Manly is a railway station operated by Queensland Rail on the Cleveland line. It opened on 1 November 1889 and serves the Brisbane suburb of Manly. It is a ground level station, featuring one island platform with two faces.

== The Manly Myth ==
Arising from a previous edit of this page, a myth has arisen that the Cleveland Railway Line was opened in two stages - firstly to Manly in 1888 on an unspecified date; and then extended to Cleveland in 1889, the date again unspecified. This myth was referenced with a false attribution to the renowned late railway historian John Kerr. The reference to Kerr's book, "Triumph of the Narrow Gauge", did not include any page references.

Rather than referring to a Manly opening and then a Cleveland extension, Kerr stated in "Triumph of the Narrow Gauge" that "Parliament approved it (the railway) a year later but it was 1 May 1888 before the contract was awarded to G. C. Willcocks. He completed it on time, and it opened on 1 November 1889." Nothing in this quote suggests that the Cleveland line was opened firstly to Manly at some unspecified time in 1888, and then extended to Cleveland. Moreover, on pages 224-225 of "Triumph of the Narrow Gauge" Kerr lists the opening dates of Queensland's railways, commencing with the Main Line from Brisbane. In respect of Cleveland, Kerr lists the line's opening from Albert to Cleveland Central on 1 November 1889, and then from Cleveland Central to Cleveland on 20 December 1897. Cleveland Central was the original terminus of the line, at that time called Cleveland. Upon the opening of a 0.72 mile extension in 1897, the new station took the name Cleveland and the old Cleveland was renamed Cleveland West. Cleveland West was also sometimes called West Cleveland, particularly in the media. In 1925 Cleveland West's name was changed to Cleveland Central.

==History==
Manly station opened on 1 November 1889.

In 1992, the original timber station was demolished after becoming infested with termites. To the west of the station lies a City network stabling yard.

==Services==
Manly is served by Cleveland line services from Shorncliffe, Northgate, Doomben and Bowen Hills to Cleveland.
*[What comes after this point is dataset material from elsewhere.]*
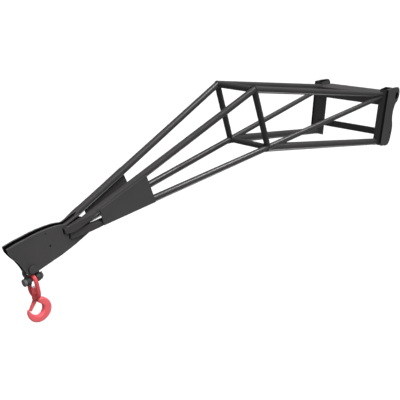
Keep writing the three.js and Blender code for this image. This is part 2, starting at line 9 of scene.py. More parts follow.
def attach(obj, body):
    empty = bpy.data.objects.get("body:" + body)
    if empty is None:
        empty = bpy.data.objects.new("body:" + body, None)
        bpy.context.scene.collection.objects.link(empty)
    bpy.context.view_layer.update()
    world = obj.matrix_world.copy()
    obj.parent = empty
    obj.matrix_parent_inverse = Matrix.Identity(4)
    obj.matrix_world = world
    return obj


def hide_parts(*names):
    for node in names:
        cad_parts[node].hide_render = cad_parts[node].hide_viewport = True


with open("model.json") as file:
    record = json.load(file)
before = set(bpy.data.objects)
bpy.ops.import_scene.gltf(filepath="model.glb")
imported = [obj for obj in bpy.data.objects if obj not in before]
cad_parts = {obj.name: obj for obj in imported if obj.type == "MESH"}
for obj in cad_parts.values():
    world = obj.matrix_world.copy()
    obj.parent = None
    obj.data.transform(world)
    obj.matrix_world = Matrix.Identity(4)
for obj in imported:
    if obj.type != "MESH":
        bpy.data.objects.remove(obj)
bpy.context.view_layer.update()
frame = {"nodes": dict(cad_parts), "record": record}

scene = bpy.context.scene
N = frame["nodes"]
MM = 0.001
OX, OZ = 365.0, 18.0     # drawing datum to the jib's own frame, mm


def T(x, y, z):
    """Drawing millimetres to metres in the jib's own frame."""
    return Vector(((x + OX) * MM, y * MM, (z + OZ) * MM))


# ------------------------------------------------------------------ camera
cam_data = bpy.data.cameras.new("camera")
cam = bpy.data.objects.new("camera", cam_data)
scene.collection.objects.link(cam)
YAW, PITCH = math.radians(50.926), math.radians(23.679)
look = Vector((-math.sin(YAW) * math.cos(PITCH), -math.cos(YAW) * math.cos(PITCH), -math.sin(PITCH)))
cam.location = (5.5853, 2.1472, 1.1068)
cam.rotation_mode = "QUATERNION"
cam.rotation_quaternion = look.to_track_quat("-Z", "Y")
cam_data.sensor_width = 36.0
cam_data.lens = 43.74
cam_data.clip_start, cam_data.clip_end = 0.02, 9000.0
scene.camera = cam


# ------------------------------------------------------------------ node helpers
def new_material(name):
    m = bpy.data.materials.new(name)
    m.use_nodes = True
    nt = m.node_tree
    nt.nodes.clear()
    out = nt.nodes.new("ShaderNodeOutputMaterial")
    bs = nt.nodes.new("ShaderNodeBsdfPrincipled")
    nt.links.new(bs.outputs[0], out.inputs[0])
    return m, nt, bs


def node(nt, kind, **values):
    n = nt.nodes.new(kind)
    for k, v in values.items():
        if k in n.inputs:
            n.inputs[k].default_value = v
        else:
            setattr(n, k, v)
    return n


def coords(nt):
    g = nt.nodes.new("ShaderNodeNewGeometry")
    return g.outputs["Position"]


def object_coords(nt):
    g = nt.nodes.new("ShaderNodeTexCoord")
    return g.outputs["Object"]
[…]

During morning peak hour 7 trains begin their service at Manly while 6 services from Cleveland during the same time run express Manly-Morningside. This pattern is repeated in the afternoon however only 4 trains will terminate at Manly.

==Platforms and services==

Manly platform arrangement
| Platform | Line | Destination | Notes |
| 1 | T4 Cleveland | Roma Street (to Shorncliffe line) |  |
| 2 | T4 Cleveland | Cleveland |  |

During peak hour some services depart from different platforms.